Obviously Munster would like to keep O’Leary on the books, because every squad needs at least three scrum-halves, more if one of them is away on regular international duty. Duncan Williams turns 26 in a couple of months and has only started seven times for Munster in three seasons; at 173 [5’8”] and 79kg [12st6lbs] he’s very close to Stringer-size, which is no sort of advantage to an underused, inexperienced player. Williams has been injury-prone and has tended towards the jittery end of the spectrum in his Munster performances this season; not ideal bench material, frankly.

You can see why Munster might want O’Leary to stay in that case, but then you look at his recent performances and realise that they don’t want to pay him what he probably thinks he’s worth.

4 thoughts on “Tomás O’Leary To Perpignan?

  1. I’d have him at least sixth in the Ireland pecking order with Stringer and Marshall comfortably ahead of him – imagine how much better Sexton would look on the end of their zingy passes!
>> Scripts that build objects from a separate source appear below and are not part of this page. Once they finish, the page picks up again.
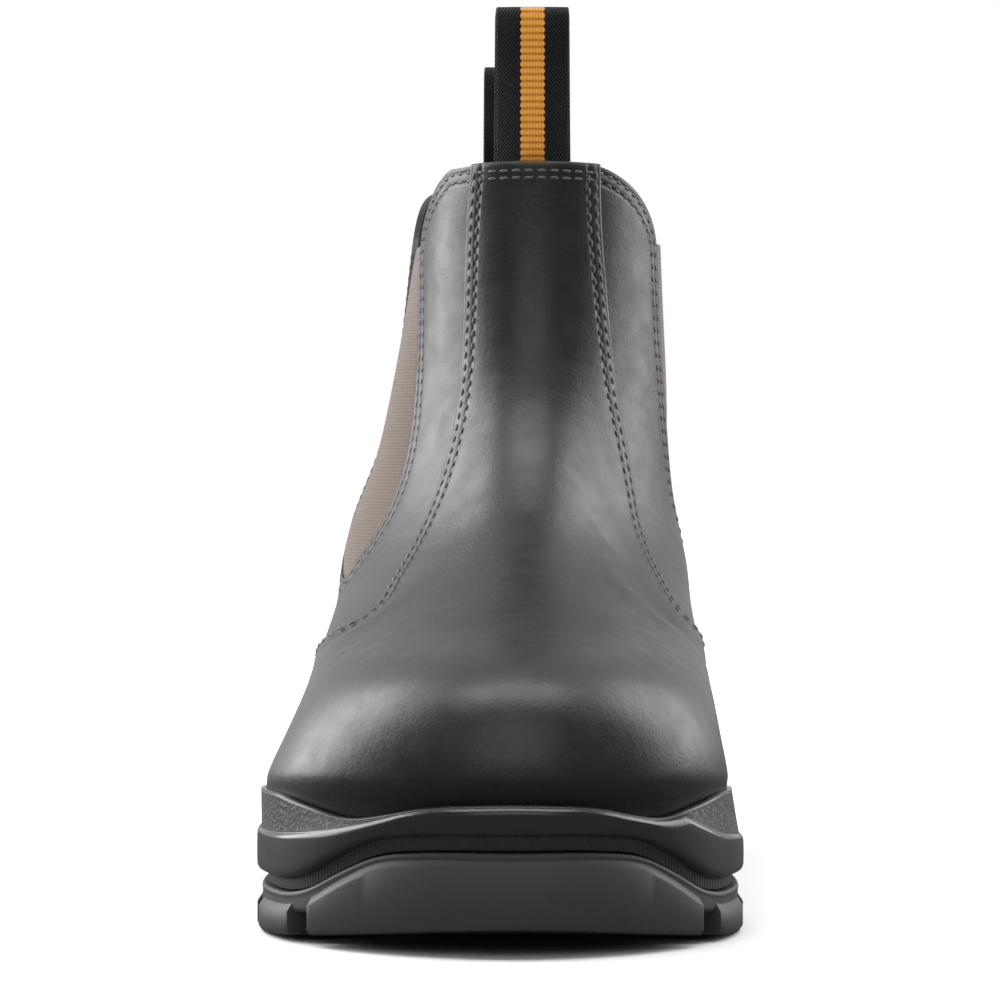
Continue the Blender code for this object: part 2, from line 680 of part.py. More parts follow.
def midsole_body():
    floor = upper_face(WAYS, 0, GAP)
    floor[:, 2] = upper_place(WAYS, 0)[:, 2] - GAP
    rim_inside = upper_face(WAYS, RIM, GAP)
    rim_outside = upper_face(WAYS, RIM, GAP + RIM_WIDTH)
    rim_height = upper_place(WAYS, RIM)[:, 2]
    band = sole_line("band", WAYS)
    groove = sole_line("groove", WAYS)
    bottom = sole_line("outsole", WAYS) + GAP
    outline = sole_outline(WAYS, 0)
    stepped = sole_outline(WAYS, BAND_STEP)
    grooved = sole_outline(WAYS, GROOVE_INSET)
    wall = sole_outline(WAYS, BUMPER_WIDTH + GAP)
    plate = plate_top(WAYS, wall[:, 1]) + GAP
    loops = [
        floor,
        upper_face(WAYS, 0.5, GAP),
        with_height(rim_inside[:, :2], rim_height),
        with_height(rim_outside[:, :2], rim_height),
        with_height(stepped, np.minimum(band + BAND_STEP * 0.6, rim_height - BAND_STEP * 0.4)),
        with_height(outline, np.minimum(band - BAND_STEP * 0.2, rim_height - BAND_STEP * 1.2)),
        with_height(outline, groove + BAND_STEP * 0.8),
        with_height(grooved, groove),
        with_height(grooved, bottom),
        with_height(wall, bottom),
        with_height(wall, plate),
    ]
    return lofted(loops, "ladder")


# Insole: a shaped foot bed lying on the midsole between the walls of the upper
def insole_body():
    inset = -(UPPER_WALL + INSOLE_CLEARANCE)
    bottom = upper_place(WAYS, 0)[:, 2]
    low = upper_face(WAYS, 0, inset)
    above = upper_face(WAYS, 0.5, inset)
    share = ((INSOLE_THICKNESS - EDGE_ROUND) / (above[:, 2] - bottom))[:, None]
    high = low + (above - low) * share
    inward = upper_face(WAYS, 0.5, inset - EDGE_ROUND)
    top_edge = low + (inward - low) * share
    loops = [
        with_height(low[:, :2], bottom),
        with_height(high[:, :2], bottom + INSOLE_THICKNESS - EDGE_ROUND),
        with_height(top_edge[:, :2], bottom + INSOLE_THICKNESS),
    ]
    return lofted(loops, "ladder")


def clear_scene():
    for obj in list(bpy.data.objects):
        bpy.data.objects.remove(obj)


def new_collection(name):
    made = bpy.data.collections.new(name)
    bpy.context.scene.collection.children.link(made)
    return made


def build():
    clear_scene()
    boot = new_collection("side_gore_work_boot")
    cutters = new_collection("cutters")
    cutters.hide_render = True

    rubber = material("black_rubber", (0.012, 0.012, 0.012), 0.6)
    foam = material("black_polyurethane", (0.016, 0.016, 0.016), 0.5)
    leather = material("black_leather", (0.02, 0.02, 0.022), 0.45)
    elastic = material("taupe_elastic", (0.3, 0.25, 0.21), 0.85)
    webbing = material("black_webbing", (0.014, 0.015, 0.017), 0.8)
    bed = material("grey_foot_bed", (0.08, 0.08, 0.085), 0.9)

    outsole = solid("outsole", outsole_body(), rubber, boot)
    add_boolean(outsole, helper("lugs", lugs_body(), cutters), "UNION")
    solid("midsole", midsole_body(), foam, boot)
    solid("insole", insole_body(), bed, boot)
    upper = solid("upper", upper_body(), leather, boot)
    tree = inner_tree(-UPPER_WALL - GORE_CLEARANCE)
    for name, gore in (("lateral", LATERAL_GORE), ("medial", MEDIAL_GORE)):
        add_boolean(upper, helper("gore_opening_" + name, opening_body(gore), cutters), "DIFFERENCE")
        solid("gore_" + name, gore_body(tree, gore), elastic, boot)
    solid("pull_loop_front", loop_body(tree, 0.0, LOOP_RISE), webbing, boot)
    solid("pull_loop_rear", loop_body(tree, 1.0, REAR_LOOP_RISE), webbing, boot)


build()
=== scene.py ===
"""Looks of a side gore work boot for the right foot, standing empty on a pale studio floor."""

import math
from collections import namedtuple

import bmesh
import bpy
import numpy as np
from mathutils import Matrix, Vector
from mathutils.kdtree import KDTree


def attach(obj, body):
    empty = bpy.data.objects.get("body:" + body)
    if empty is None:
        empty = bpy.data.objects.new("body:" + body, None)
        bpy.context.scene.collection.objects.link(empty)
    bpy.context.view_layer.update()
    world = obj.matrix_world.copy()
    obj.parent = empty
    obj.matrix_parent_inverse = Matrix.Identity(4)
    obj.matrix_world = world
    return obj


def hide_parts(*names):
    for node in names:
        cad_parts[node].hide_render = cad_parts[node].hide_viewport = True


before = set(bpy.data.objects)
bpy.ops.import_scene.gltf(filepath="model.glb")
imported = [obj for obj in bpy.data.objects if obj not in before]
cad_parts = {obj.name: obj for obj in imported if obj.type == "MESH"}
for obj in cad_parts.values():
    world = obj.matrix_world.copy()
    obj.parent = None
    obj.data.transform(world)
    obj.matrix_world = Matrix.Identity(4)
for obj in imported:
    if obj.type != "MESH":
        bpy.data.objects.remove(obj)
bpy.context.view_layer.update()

# Studio. The boot stands on a pale floor in front of a bright sweep, seen straight from the toe.
# Large softboxes stand at its sides, and dim ones above and over the camera, as for a catalogue picture.
CAMERA_DISTANCE = 1.154
CAMERA_HEIGHT = 0.120
CAMERA_TILT = 1.07
FOCAL_PIXELS = 4556
FRAME_PIXELS = 1000
SENSOR = 36.0


def linear(hex_colour, alpha=1.0):
    """sRGB hex colour as linear red, green, blue and alpha."""
    channels = [int(hex_colour[i : i + 2], 16) / 255 for i in (0, 2, 4)]
    turned = [c / 12.92 if c <= 0.04045 else ((c + 0.055) / 1.055) ** 2.4 for c in channels]
    return (*turned, alpha)


def connect(tree, node, inputs):
    """Sets each of a node's inputs to a value, or links it to a socket or to another node's first output."""
    for name, value in inputs.items():
        if isinstance(value, bpy.types.Node):
            value = value.outputs[0]
        if isinstance(value, bpy.types.NodeSocket):
            tree.links.new(value, node.inputs[name])
        else:
            node.inputs[name].default_value = value


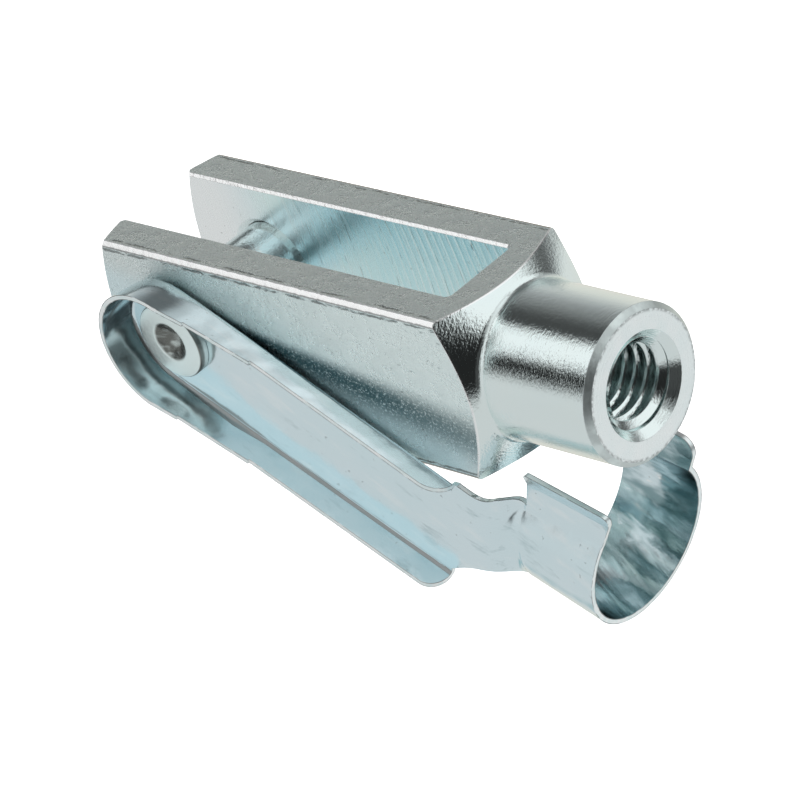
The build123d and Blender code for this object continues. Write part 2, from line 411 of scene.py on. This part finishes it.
def drawn_zinc():
    material, point = new_finish("zinc_drawn")
    x, y, z = point.parts()
    peel, waves = point.noise(4.4, 3, 0.7), point.noise(0.8)
    pits = point.noise(2.4, 3, 0.6).step(0.66, 0.72)
    across = abs(y).math("MINIMUM", abs(z)) + 0.5 * point.noise(1.6, 3, 0.7)
    border = across.step(*BORDER_IN) * across.step(*BORDER_OUT)
    border = border * point.stretched(0.7, 2.0, 2.0).noise(1.0, 3).step(0.40, 0.55)

    near = y.step(*NEAR_FACE)
    rise = z - BAND_HEIGHT - BAND_FALL * x
    band = (rise / (BAND_WIDTH + BAND_SPREAD * x)).step(0.95, 0.15) * rise.step(BAND_DEPTH, 0.0)
    band = band * x.step(4.0, 11.0) * (1 - 0.3 * x.step(22.0, 36.0))
    band = band * near * (0.97 - 0.65 * peel.step(0.52, 0.66))

    tint = point.noise(0.25).mix(ZINC, ZINC_WARM)
    tint = (point.noise(8.0, 1).step(0.60, 0.30) * (0.35 + 0.15 * near)).mix(tint, DIRT_AND_SHADE)
    tint = (peel.step(0.50, 0.70) * 0.7).mix(tint, ZINC_BRIGHT)
    # Painted reflection round the band: paler above it and bluer below it.
    above, below = x.step(4.0, 14.0) * rise.step(-1.0, 2.5), rise.step(2.0, -1.0)
    tint = (near * above * 0.8).mix(tint, ZINC_RUBBED_AND_SHEEN)
    tint = (near * below * 0.7).mix(tint, ZINC_BLUE)
    tint = band.mix(tint, SHADE)
    tint = (pits * 0.3).larger(border * 0.8).mix(tint, DIRT_AND_SHADE)
    shoulder = (y * y + z * z) ** 0.5 - (NECK_RADIUS + (NECK_START - x) * CONE_RISE)
    tint = abs(shoulder).step(0.3, 0.1).mix(tint, ZINC_BRIGHT)
    height = peel + waves - 0.7 * pits - border
    return metal(material, tint, 0.20 + 0.16 * waves, bumped(height, PEEL_HEIGHT))


drawn = drawn_zinc()

# %% [markdown]
# ## The rubbed edges
# Tumbling against other parts rubbed the edges bright. The long ones were rolled round with the
# bar, so they catch one even line of light. Their faces are only a chamfer, and a chamfer
# mirrors one spot, so their normal is taken straight out from the bar's axis. Their sides
# are ragged, where the rubbing ends.

# %% The rubbed edges
RAGGED = (0.42, 0.50)
ROLLED_HEIGHT = 0.000015
RUBBED_HEIGHT = 0.00005


def edge_zinc(name, is_rolled):
    material, point = new_finish(name)
    x, y, z = point.parts()
    wear = point.noise(1.8, 3, 0.6)
    tint = wear.step(0.30, 0.45).mix(ZINC_BRIGHT, WORN)
    rough = 0.12 + 0.16 * wear
    if not is_rolled:
        return metal(material, tint, rough, bumped(wear, RUBBED_HEIGHT))
    sides = abs(abs(y) - abs(z)) + 0.3 * point.stretched(1.2, 3.0, 3.0).noise(1.0, 3, 0.7)
    tint = (sides.step(*RAGGED) * 0.75).mix(tint, DIRT_AND_SHADE)
    outward = point.stretched(0, 1, 1).vector("NORMALIZE")
    outward = in_world(point.tree, "NORMAL", outward)
    return metal(material, tint, rough, bumped(wear, ROLLED_HEIGHT, outward))


edge, rolled = edge_zinc("zinc_edge", False), edge_zinc("zinc_rolled", True)

# %% [markdown]
# ## The milled slot
# A disc cutter 80 mm across cut the slot, and each of its teeth left a fine arc. So the marks
# are noise on the distance from such a circle, where straight marks would be noise on x. Near
# the slot's root the arcs come evenly, as low ridges, and towards the ears' tips they fade. A
# few thin dark scratches follow the same arcs.

# %% The milled slot
CUTTER_RADIUS = 40.0
RIDGES = math.tau / 0.92
MARK_HEIGHT = 0.00007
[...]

Murray looks like he could be good but he is taking far too much pace out of the ball. He really needs to speed things up and work out when to go himself (not when we’ve got great front foot ball and the opposition defence is still reorganising). I’d probably have Murphy ahead of O’Leary as well given current form.

  2. Marshall was playing some great stuff for Ulster before Pienaar was parachuted back in on top of him. Bit of a disaster in terms of player management there. Marshall is hardly a nipper with whom Ulster should be afraid to go into HEC games: he’s 26, in his sixth season with the province and has 72 games under his belt [admittedly, only about half of them are starts].

    • Not living at home for the last few years I’m a bit out of the loop with up-and-coming players but did Marshall suddenly explode into a serious baller or has he had a steady up-swinging curve?

      • He’s always had his fans – lovely passer of the ball. He was sensational for Ulster during the World Cup though, when Pienaar was with South Africa. I’d say he was up there with O’Mahony and Luke Fitzgerald as the best Irish player in the Pro12 over that period.